Used hardware is a sensible way to save, especially for the MPC and Maschine lines, which are robust. Check the pads carefully, since they are the part that wears, and confirm any software licences transfer before you buy.

Is the MPC hard to learn?

The MPC's standalone operating system has more depth than a tidy app, so there is a learning curve, particularly around sampling and sequencing. It is not unreasonably hard, but expect to spend time with the manual and tutorials. Maschine and Push, especially for existing Live users, tend to feel more immediately approachable.

Can I use these controllers with any music software?

In computer-based mode, all of them send standard MIDI and will trigger drums in any DAW. The deep, designed-for integration, though, is platform-specific: Maschine with its own software, Push with Ableton Live. You can use a Push as a generic MIDI controller elsewhere, but you lose much of what makes it special.

Do I need to know how to produce music already?

No. All three platforms include enough sounds and guidance to start from nothing. That said, the MPC and Maschine assume more interest in the full beatmaking process (sampling, sequencing, arranging), while finger drumming itself, the skill of playing the pads, is learnable on any of them regardless of production experience.

Which platform has the best resale value?
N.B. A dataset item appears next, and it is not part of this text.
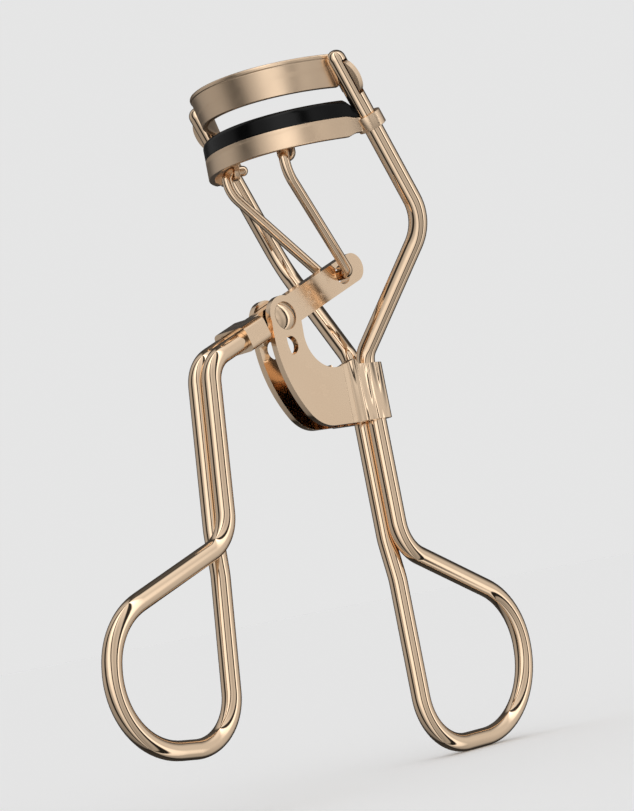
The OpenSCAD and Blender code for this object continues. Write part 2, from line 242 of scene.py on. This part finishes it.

The MPC and Maschine lines hold value well thanks to long, stable product histories and strong used demand. Push holds value reasonably within the Ableton community. Buying a used unit from any of the three is a sound way to reduce the cost of entry, provided you check the pads carefully for wear.

The bottom line

There is no universally best platform, only the platform that matches how you want to work. Choose the MPC for screen-free independence, Maschine for the smoothest computer-based loop, and Push for Ableton Live and melodic versatility. Then stop comparing gear and start practicing: open Finger Drumming for Beginners, set a deliberate layout using the pad layouts guide, and put in the daily reps. The instrument only ever sounds as good as the hands playing it.